On June 8, some of the world’s biggest news websites including CNN, the New Yotrk Times and CNN were taken down, as well as Amazon, Target, Twitch, Spotify, Pinterest, Hulu, Reddit and the U.K. government website, when cloud service provider Fastly suffered an outage.
Fastly, which improves load times for websites and operates a server network to prevent the effects of traffic overloads, suffered an outage due to a bad software update, saying it had identified a service configuration that triggered disruptions across its servers.
The outage lasted approximately an hour.
November 2020: Amazon Web Services
On November 25, 2020, Amazon Web Services, one of the world’s most widely used cloud computing services, suffered an outage that wreaked havoc online.
News sites like The Washington Post, product providers like Adobe and workplace tools like Trello were knocked out due to the outage, which lasted a number of hours.
People also struggled to use Amazon owned products like Ring, Alexa and iRobot.
AWS later explained that the outage was caused by its attempts to add new servers to its network.
A massive computing network in Northern Virginia began to fail after AWS started to make “a relatively small addition of capacity” to the system just before 6 a.m. Eastern time, with the new capacity and an “operating system configuration” setting off a series of errors that caused an outage in the network of servers.
December 2020: Google Services
On December 14, 2020, many realised how much they depend on Google services when the company suffered a worldwide outage that lasted about 45 minutes.
While its search engine was fine, the outage affected Gmail, Google Calendar and YouTube, meaning those at work and those just chilling out were equally as affected. It also blocked those who logged in to third-party apps using Google sign-ins.
Perhaps even more bizarre is that some were left sitting in the dark and the cold as their Google Home apps and Nest services were left inoperable.
The issue was caused by a failure in the company’s authentication tools, which manage how users log in to services run by both Google and third-party developers.
A Google spokesperson blamed “an internal storage quota issue.”
Essentially, Google’s internal tools failed to allocate enough storage space for services that handle authentication. The system should have automatically made more storage available, but it didn’t which meant the system crashed.
August 2020: CenturyLink/Level 3
Okay, so it was not quite within the last year, but it would be remiss not to include it.
On August 30, 2020, a control plane failure at the major global internet service provider (ISP) CenturyLink/Level 3 left it out of action for five hours.
The ISP is supposed to keep other sites up and running, but as it peers with providers and enterprises including Cloudflare, Google, the PlayStation Network, Xbox Live, Discord, Hulu and OpenTable, this led to a huge worldwide outage being felt by millions of internet users across the United States and Europe.

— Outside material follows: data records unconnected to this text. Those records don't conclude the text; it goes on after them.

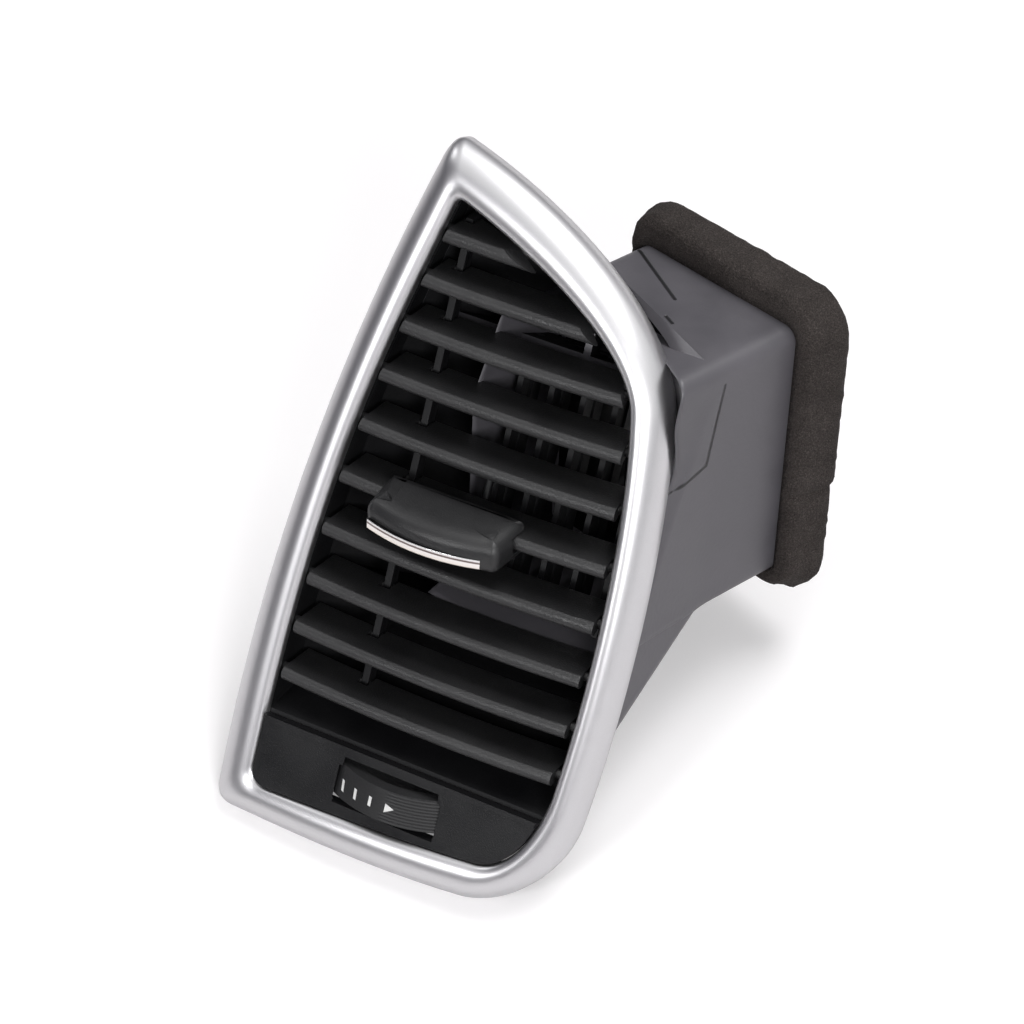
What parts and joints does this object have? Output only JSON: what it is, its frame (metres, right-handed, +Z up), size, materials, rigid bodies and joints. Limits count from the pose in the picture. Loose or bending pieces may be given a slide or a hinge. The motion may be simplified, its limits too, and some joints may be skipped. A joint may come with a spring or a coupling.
{
  "type": "dashboard air vent",
  "caption": "Side dashboard air vent: satin silver sail-shaped bezel, dark slats with a sliding knob, vertical vanes, thumbwheel, shut-off flaps and a foam-sealed rectangular duct.",
  "frame": {"origin": "middle of the duct's rear opening, on the plane of the duct's rear edge", "axes": "+X right, +Y back along the duct (the way the car's air duct leaves), +Z up"},
  "size_m": [0.103, 0.1347, 0.1819],
  "materials": {
    "silver_paint": "satin metallic silver",
    "slat_plastic": "fine grained",
    "black_plastic": "fine grained",
    "duct_plastic": "moulded, slightly mottled",
    "foam": "open-cell foam",
    "bright_trim": "polished",
    "screw_steel": "zinc plated"
  },
  "bodies": {
    "housing": {"bezel": "silver_paint", "front_frame": "black_plastic", "lower_panel": "black_plastic", "air_funnel": "duct_plastic", "rear_duct": "duct_plastic", "foam_seal": "foam", "bezel_screws": "screw_steel", "wheel_screw": "screw_steel"},
    "slat_body_1": {"slat_1": "slat_plastic"},
    "slat_body_2": {"slat_2": "slat_plastic"},
    "slat_body_3": {"slat_3": "slat_plastic"},
    "slat_body_4": {"slat_4": "slat_plastic"},
    "slat_body_5": {"slat_5": "slat_plastic"},
    "slat_body_6": {"slat_6": "slat_plastic"},
    "slat_body_7": {"slat_7": "slat_plastic"},
    "slat_body_8": {"slat_8": "slat_plastic"},
    "slat_body_9": {"slat_9": "slat_plastic"},
    "slat_body_10": {"slat_10": "slat_plastic"},
    "slat_link_body": {"slat_link": "black_plastic"},
    "knob_body": {"knob": "slat_plastic", "knob_trim": "bright_trim", "knob_fork": "black_plastic"},
    "vane_body_1": {"vane_1": "black_plastic"},
    "vane_body_2": {"vane_2": "black_plastic"},
    "vane_body_3": {"vane_3": "black_plastic"},
    "vane_body_4": {"vane_4": "black_plastic"},
    "vane_body_5": {"vane_5": "black_plastic"},
    "vane_link_body": {"vane_link": "black_plastic"},
    "thumbwheel_body": {"thumbwheel": "slat_plastic"},
    "damper_rod_body": {"damper_rod": "black_plastic"},
    "left_flap_body": {"flap_left": "black_plastic", "flap_lever_left": "black_plastic"},
    "right_flap_body": {"flap_right": "black_plastic", "flap_lever_right": "black_plastic"},
    "flap_link_body": {"flap_link": "black_plastic"}
  },
  "joints": [
    {"name": "slat_tilt", "type": "hinge", "parent": "housing", "child": "slat_body_6", "pos_m": [-0.00917, -0.08113, -0.0106], "axis": [0.9537, 0.3007, 0], "range_deg": [-20, 20]},
    {"name": "slat_tilt_1", "type": "hinge", "parent": "housing", "child": "slat_body_1", "pos_m": [-0.01703, -0.05618, 0.05415], "axis": [0.9537, 0.3007, 0], "range_deg": [-20.5, 20.5]},
    {"name": "slat_tilt_2", "type": "hinge", "parent": "housing", "child": "slat_body_2", "pos_m": [-0.01559, -0.06076, 0.04228], "axis": [0.9537, 0.3007, 0], "range_deg": [-20.5, 20.5]},
    {"name": "slat_tilt_3", "type": "hinge", "parent": "housing", "child": "slat_body_3", "pos_m": [-0.01408, -0.06554, 0.02987], "axis": [0.9537, 0.3007, 0], "range_deg": [-20.5, 20.5]},
    {"name": "slat_tilt_4", "type": "hinge", "parent": "housing", "child": "slat_body_4", "pos_m": [-0.01251, -0.07053, 0.01692], "axis": [0.9537, 0.3007, 0], "range_deg": [-20.5, 20.5]},
    {"name": "slat_tilt_5", "type": "hinge", "parent": "housing", "child": "slat_body_5", "pos_m": [-0.01087, -0.07573, 0.00343], "axis": [0.9537, 0.3007, 0], "range_deg": [-20.5, 20.5]},
    {"name": "slat_tilt_7", "type": "hinge", "parent": "housing", "child": "slat_body_7", "pos_m": [-0.00746, -0.08654, -0.02463], "axis": [0.9537, 0.3007, 0], "range_deg": [-20.5, 20.5]},
    {"name": "slat_tilt_8", "type": "hinge", "parent": "housing", "child": "slat_body_8", "pos_m": [-0.00582, -0.09174, -0.03812], "axis": [0.9537, 0.3007, 0], "range_deg": [-20.5, 20.5]},
    {"name": "slat_tilt_9", "type": "hinge", "parent": "housing", "child": "slat_body_9", "pos_m": [-0.00425, -0.09673, -0.05107], "axis": [0.9537, 0.3007, 0], "range_deg": [-20.5, 20.5]},
    {"name": "slat_tilt_10", "type": "hinge", "parent": "housing", "child": "slat_body_10", "pos_m": [-0.00274, -0.10151, -0.06348], "axis": [0.9537, 0.3007, 0], "range_deg": [-20.5, 20.5]},
    {"name": "slat_link_turn", "type": "hinge", "parent": "slat_body_6", "child": "slat_link_body", "pos_m": [-0.03627, -0.08297, -0.0113], "axis": [0.9537, 0.3007, 0], "range_deg": [-20.5, 20.5]},
    {"name": "knob_slide", "type": "slide", "parent": "slat_body_6", "child": "knob_body", "axis": [0.9537, 0.3007, 0], "range_m": [-0.006, 0.006]},
    {"name": "vane_turn_1", "type": "hinge", "parent": "housing", "child": "vane_body_1", "pos_m": [-0.02228, -0.06283, -0.01111], "axis": [-0.1126, 0.3573, 0.9272], "range_deg": [-34.88, 34.88]},
    {"name": "vane_turn_2", "type": "hinge", "parent": "housing", "child": "vane_body_2", "pos_m": [-0.0135, -0.06006, -0.01111], "axis": [-0.1126, 0.3573, 0.9272], "range_deg": [-34.88, 34.88]},
    {"name": "vane_turn_3", "type": "hinge", "parent": "housing", "child": "vane_body_3", "pos_m": [-0.00473, -0.05729, -0.01111], "axis": [-0.1126, 0.3573, 0.9272], "range_deg": [-34.88, 34.88]},
    {"name": "vane_turn_4", "type": "hinge", "parent": "housing", "child": "vane_body_4", "pos_m": [0.00405, -0.05453, -0.01111], "axis": [-0.1126, 0.3573, 0.9272], "range_deg": [-34.88, 34.88]},
    {"name": "vane_turn_5", "type": "hinge", "parent": "housing", "child": "vane_body_5", "pos_m": [0.01282, -0.05176, -0.01111], "axis": [-0.1126, 0.3573, 0.9272], "range_deg": [-34.88, 34.88]},
    {"name": "vane_link_turn", "type": "hinge", "parent": "vane_body_1", "child": "vane_link_body", "pos_m": [-0.01967, -0.07108, -0.04429], "axis": [-0.1126, 0.3573, 0.9272], "range_deg": [-34.88, 34.88]},
    {"name": "thumbwheel_turn", "type": "hinge", "parent": "housing", "child": "thumbwheel_body", "pos_m": [-0.01613, -0.08664, -0.0864], "axis": [0, 0, 1], "range_deg": [-38, 38]},
    {"name": "damper_rod_turn", "type": "hinge", "parent": "thumbwheel_body", "child": "damper_rod_body", "pos_m": [-0.02613, -0.08664, -0.0864], "axis": [0, 0, 1], "range_deg": [-38.5, 38.5]},
    {"name": "left_flap_turn", "type": "hinge", "parent": "housing", "child": "left_flap_body", "pos_m": [-0.013, -0.024, 0], "axis": [0, 0, 1], "range_deg": [-38.5, 38.5]},
    {"name": "right_flap_turn", "type": "hinge", "parent": "housing", "child": "right_flap_body", "pos_m": [0.013, -0.024, 0], "axis": [0, 0, 1], "range_deg": [-38.5, 38.5]},
    {"name": "flap_link_turn", "type": "hinge", "parent": "left_flap_body", "child": "flap_link_body", "pos_m": [-0.023, -0.024, -0.04], "axis": [0, 0, 1], "range_deg": [-38.5, 38.5]}
  ],
  "couplings": [
    {"joint": "slat_tilt_1", "follows": "slat_tilt", "ratio": 1},
    {"joint": "slat_tilt_2", "follows": "slat_tilt", "ratio": 1},
    {"joint": "slat_tilt_3", "follows": "slat_tilt", "ratio": 1},
    {"joint": "slat_tilt_4", "follows": "slat_tilt", "ratio": 1},
    {"joint": "slat_tilt_5", "follows": "slat_tilt", "ratio": 1},
    {"joint": "slat_tilt_7", "follows": "slat_tilt", "ratio": 1},
    {"joint": "slat_tilt_8", "follows": "slat_tilt", "ratio": 1},
    {"joint": "slat_tilt_9", "follows": "slat_tilt", "ratio": 1},
    {"joint": "slat_tilt_10", "follows": "slat_tilt", "ratio": 1},
    {"joint": "slat_link_turn", "follows": "slat_tilt", "ratio": -1},
    {"joint": "vane_turn_1", "follows": "knob_slide", "rad_per_m": 100},
    {"joint": "vane_turn_2", "follows": "knob_slide", "rad_per_m": 100},
    {"joint": "vane_turn_3", "follows": "knob_slide", "rad_per_m": 100},
    {"joint": "vane_turn_4", "follows": "knob_slide", "rad_per_m": 100},
    {"joint": "vane_turn_5", "follows": "knob_slide", "rad_per_m": 100},
    {"joint": "vane_link_turn", "follows": "knob_slide", "rad_per_m": -100},
    {"joint": "damper_rod_turn", "follows": "thumbwheel_turn", "ratio": -1},
    {"joint": "left_flap_turn", "follows": "thumbwheel_turn", "ratio": 1},
    {"joint": "right_flap_turn", "follows": "thumbwheel_turn", "ratio": 1},
    {"joint": "flap_link_turn", "follows": "thumbwheel_turn", "ratio": -1}
  ]
}
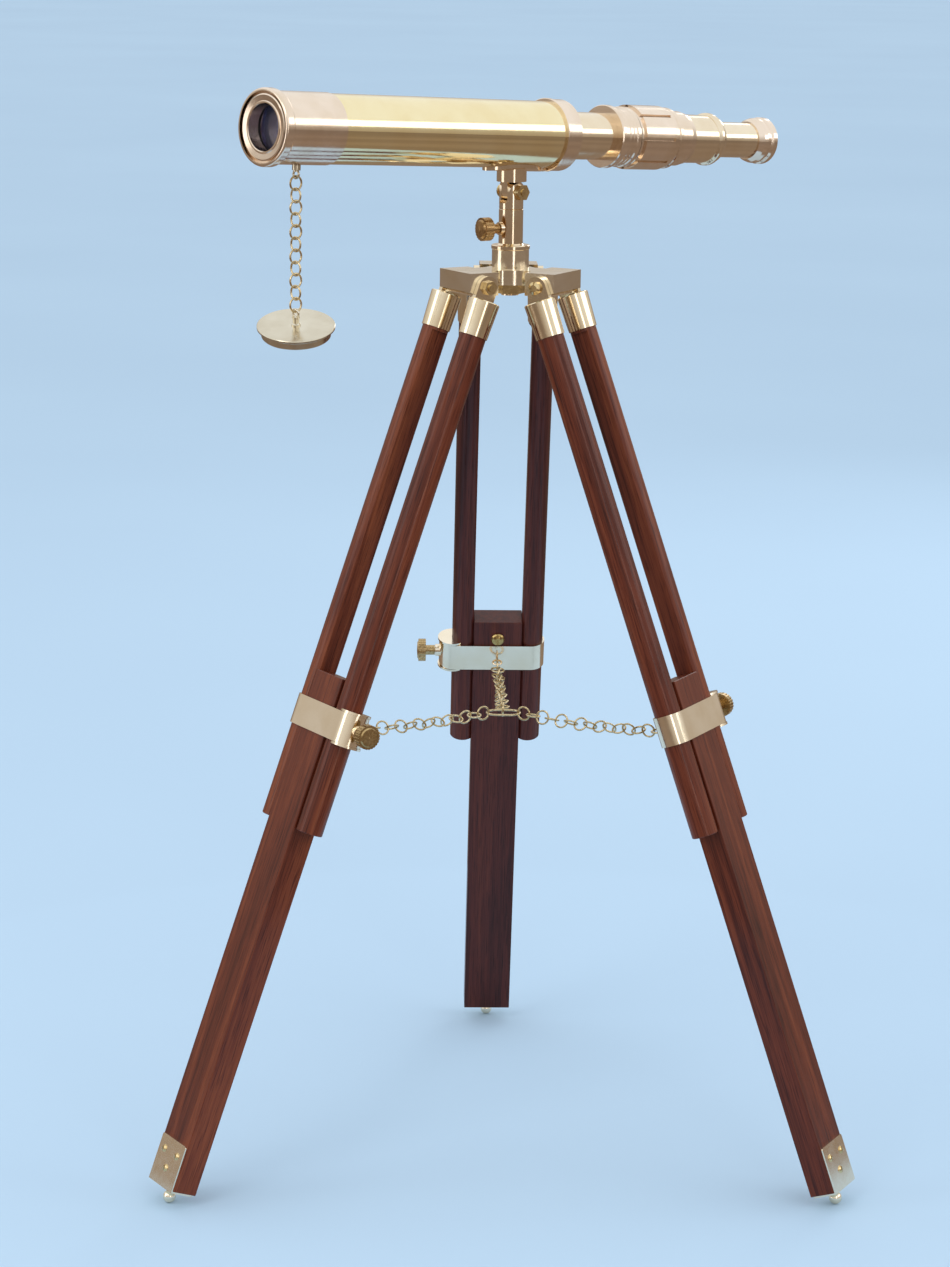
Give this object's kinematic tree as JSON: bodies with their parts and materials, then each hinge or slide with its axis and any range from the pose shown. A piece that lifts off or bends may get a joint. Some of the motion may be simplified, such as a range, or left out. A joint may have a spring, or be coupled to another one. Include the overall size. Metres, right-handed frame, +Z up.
{
  "type": "telescope on tripod",
  "caption": "Brass draw-tube telescope on a tilting fork over a folding wooden tripod with sliding legs, spreader chains and a lens cap on a chain.",
  "frame": {"origin": "middle of the floor rectangle that the standing instrument covers", "axes": "+Z up; the back leg points along +Y; the objective points to the front left, at 221 degrees from +X"},
  "size_m": [0.491, 0.4376, 0.7628],
  "materials": {
    "tube_brass": "polished",
    "turned_brass": "polished",
    "fitting_brass": "satin",
    "screw_brass": "satin",
    "chain_brass": "polished",
    "black_brass": "matt",
    "wood": "lacquered",
    "glass": "coated"
  },
  "bodies": {
    "stand": {"hub": "fitting_brass", "post_socket": "fitting_brass", "hub_nut": "screw_brass", "hinge_bolts": "screw_brass"},
    "post_screw": {"post_thumbscrew": "screw_brass"},
    "post": {"forked_post": "fitting_brass", "tilt_bolt": "screw_brass"},
    "scope": {"tilting_head": "fitting_brass", "saddle_screws": "screw_brass", "main_tube": "tube_brass", "objective_sleeve": "turned_brass", "objective_ring": "turned_brass", "objective_lens": "glass", "lens_cell": "black_brass", "lens_retaining_ring": "black_brass", "rear_collar": "turned_brass", "cap_eye": "turned_brass"},
    "draw": {"draw_tube": "turned_brass", "draw_collar": "turned_brass", "erector_cell": "black_brass", "erector_lenses": "glass"},
    "focus_ring": {"focusing_barrel": "turned_brass"},
    "rear": {"rear_tube": "turned_brass"},
    "eyepiece": {"eyepiece_tube": "turned_brass", "eyepiece_lenses": "glass", "eyepiece_stops": "black_brass", "eyepiece_cup": "turned_brass"},
    "cap_chain": {"cap_chain": "turned_brass"},
    "cap": {"lens_cap": "turned_brass"},
    "leg_left": {"ferrules_left": "fitting_brass", "rods_left": "wood", "clamp_band_left": "fitting_brass", "clamp_shoe_left": "fitting_brass"},
    "slide_left": {"slat_left": "wood", "stop_stud_left": "screw_brass", "foot_bracket_left": "fitting_brass", "foot_screws_left": "screw_brass"},
    "clamp_screw_left": {"clamp_thumbscrew_left": "screw_brass"},
    "chain_left": {"spreader_chain_left": "chain_brass"},
    "leg_right": {"ferrules_right": "fitting_brass", "rods_right": "wood", "clamp_band_right": "fitting_brass", "clamp_shoe_right": "fitting_brass"},
    "slide_right": {"slat_right": "wood", "stop_stud_right": "screw_brass", "foot_bracket_right": "fitting_brass", "foot_screws_right": "screw_brass"},
    "clamp_screw_right": {"clamp_thumbscrew_right": "screw_brass"},
    "chain_right": {"spreader_chain_right": "chain_brass"},
    "leg_back": {"ferrules_back": "fitting_brass", "rods_back": "wood", "clamp_band_back": "fitting_brass", "clamp_shoe_back": "fitting_brass"},
    "slide_back": {"slat_back": "wood", "stop_stud_back": "screw_brass", "foot_bracket_back": "fitting_brass", "foot_screws_back": "screw_brass"},
    "clamp_screw_back": {"clamp_thumbscrew_back": "screw_brass"},
    "chain_back": {"spreader_chain_back": "chain_brass", "centre_link": "chain_brass"}
  },
  "joints": [
    {"name": "post_screw_turn", "type": "hinge", "parent": "stand", "child": "post_screw", "pos_m": [0, -0.05486, 0.6603], "axis": [-0.866, -0.5, 0], "range_deg": [0, 360]},
    {"name": "post_turn", "type": "hinge", "parent": "stand", "child": "post", "pos_m": [0, -0.05486, 0.6633], "axis": [0, 0, 1], "continuous": true},
    {"name": "tilt", "type": "hinge", "parent": "post", "child": "scope", "pos_m": [0, -0.05486, 0.6853], "axis": [0.66, -0.7513, 0], "range_deg": [-35, 35]},
    {"name": "draw_slide", "type": "slide", "parent": "scope", "child": "draw", "axis": [0.7499, 0.6588, -0.0593], "range_m": [-0.04, 0.05]},
    {"name": "focus_turn", "type": "hinge", "parent": "draw", "child": "focus_ring", "pos_m": [0.10874, 0.04067, 0.7159], "axis": [-0.7499, -0.6588, 0.0593], "range_deg": [-150, 150]},
    {"name": "focus_slide", "type": "slide", "parent": "draw", "child": "rear", "axis": [-0.7499, -0.6588, 0.0593], "range_m": [-0.0043, 0.0043]},
    {"name": "eyepiece_slide", "type": "slide", "parent": "rear", "child": "eyepiece", "axis": [0.7499, 0.6588, -0.0593], "range_m": [-0.035, 0.015]},
    {"name": "cap_chain_swing", "type": "hinge", "parent": "scope", "child": "cap_chain", "pos_m": [-0.14467, -0.18196, 0.70368], "axis": [0.66, -0.7513, 0], "range_deg": [-60, 60]},
    {"name": "cap_swing", "type": "hinge", "parent": "cap_chain", "child": "cap", "pos_m": [-0.14467, -0.18196, 0.61838], "axis": [0.66, -0.7513, 0], "range_deg": [-60, 60]},
    {"name": "fold_left", "type": "hinge", "parent": "stand", "child": "leg_left", "pos_m": [-0.02815, -0.07111, 0.6233], "axis": [0.5, -0.866, 0], "range_deg": [0, 20.7]},
    {"name": "extend_left", "type": "slide", "parent": "leg_left", "child": "slide_left", "axis": [0.3061, 0.1767, 0.9354], "range_m": [0, 0.22]},
    {"name": "clamp_turn_left", "type": "hinge", "parent": "leg_left", "child": "clamp_screw_left", "pos_m": [-0.10792, -0.15527, 0.3291], "axis": [0.5, -0.866, 0], "range_deg": [0, 360]},
    {"name": "chain_hang_left", "type": "hinge", "parent": "leg_left", "child": "chain_left", "pos_m": [-0.11451, -0.12097, 0.3205], "axis": [0.5, -0.866, 0], "range_deg": [-102.5, 0], "deforming": ["spreader_chain_left"]},
    {"name": "fold_right", "type": "hinge", "parent": "stand", "child": "leg_right", "pos_m": [0.02815, -0.07111, 0.6233], "axis": [0.5, 0.866, 0], "range_deg": [0, 20.8]},
    {"name": "extend_right", "type": "slide", "parent": "leg_right", "child": "slide_right", "axis": [-0.3061, 0.1767, 0.9354], "range_m": [0, 0.22]},
    {"name": "clamp_turn_right", "type": "hinge", "parent": "leg_right", "child": "clamp_screw_right", "pos_m": [0.14092, -0.09812, 0.3291], "axis": [0.5, 0.866, 0], "range_deg": [0, 360]},
    {"name": "chain_hang_right", "type": "hinge", "parent": "leg_right", "child": "chain_right", "pos_m": [0.11451, -0.12097, 0.3205], "axis": [0.5, 0.866, 0], "range_deg": [-102.5, 0], "deforming": ["spreader_chain_right"]},
    {"name": "fold_back", "type": "hinge", "parent": "stand", "child": "leg_back", "pos_m": [0, -0.02236, 0.6233], "axis": [-1, 0, 0], "range_deg": [0, 20.8]},
    {"name": "extend_back", "type": "slide", "parent": "leg_back", "child": "slide_back", "axis": [0, -0.3535, 0.9354], "range_m": [0, 0.22]},
    {"name": "clamp_turn_back", "type": "hinge", "parent": "leg_back", "child": "clamp_screw_back", "pos_m": [-0.033, 0.08881, 0.3291], "axis": [-1, 0, 0], "range_deg": [0, 360]},
    {"name": "chain_hang_back", "type": "hinge", "parent": "leg_back", "child": "chain_back", "pos_m": [0, 0.07736, 0.3205], "axis": [-1, 0, 0], "range_deg": [-102.5, 0], "deforming": ["spreader_chain_back"]}
  ],
  "couplings": [
    {"joint": "focus_slide", "follows": "focus_turn", "m_per_rad": 0.0016},
    {"joint": "chain_hang_left", "follows": "fold_left", "ratio": -4.9275},
    {"joint": "fold_right", "follows": "fold_left", "ratio": 1},
    {"joint": "chain_hang_right", "follows": "fold_left", "ratio": -4.9275},
    {"joint": "fold_back", "follows": "fold_left", "ratio": 1},
    {"joint": "chain_hang_back", "follows": "fold_left", "ratio": -4.9275}
  ]
}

Cloudflare said its outage was caused by a “third-party transit provider incident,” and CenturyLink later explained there was an IP outage involving firewall and BGP (border gateway protocol, or the routing protocol for the internet) routing that impacted Content Delivery Networks (CDN).
In an in-depth analysis sent to customers, CenturyLink said that an improperly configured flowspec was part of an unsuccessful effort to block unwanted traffic on behalf of a customer.
The outage reportedly led to a 3.5 percent drop in global internet traffic, making it one of the biggest internet outages ever recorded.
January 2021: Slack Outage
Perhaps in another year, a work messaging system going down wouldn’t have been that much of a big deal. But in 2021, when millions are working from home, it’s a disaster.
On January 4, messaging service Slack suffered a major outage in the U.S., the U.K., Japan, India and Germany, on the first day back to work and school for millions,
The outage began about 10 a.m. ET and service was still sporadic two and a half hours later. There was tentative improvement until most issues were resolved about 3 p.m.
Slack pinned the source of the issue on network scaling issues by the AWS Transit Gateway, which didn’t scale fast enough to accommodate the spike in demand for Slack’s services as millions returned to work and school after the holidays.
A statement shared to customers read: “Around 6:00 a.m. PST we began to experience packet loss between servers caused by a routing problem between network boundaries on the network of our cloud provider.”
July 2021: Bug at Akamai
On July 22, sites like Amazon, UPS, Airnbnb, the PlayStation Network, Steam and FedEx went down, all thanks to an outage with the Akamai Edge domain name system (DNS) service.
People trying to access these sites, plus others including American Express, Delta Airlines and Home Depot, were met with a DNS error message.
Akamai said the outage, which lasted about an hour, was caused by a bug triggered by a software update.
A statement read: “Upon rolling back the software configuration update, the services resumed normal operations. Akamai can confirm this was not a cyberattack against Akamai’s platform.”
The company said it would be reviewing its update processes in light of the issue.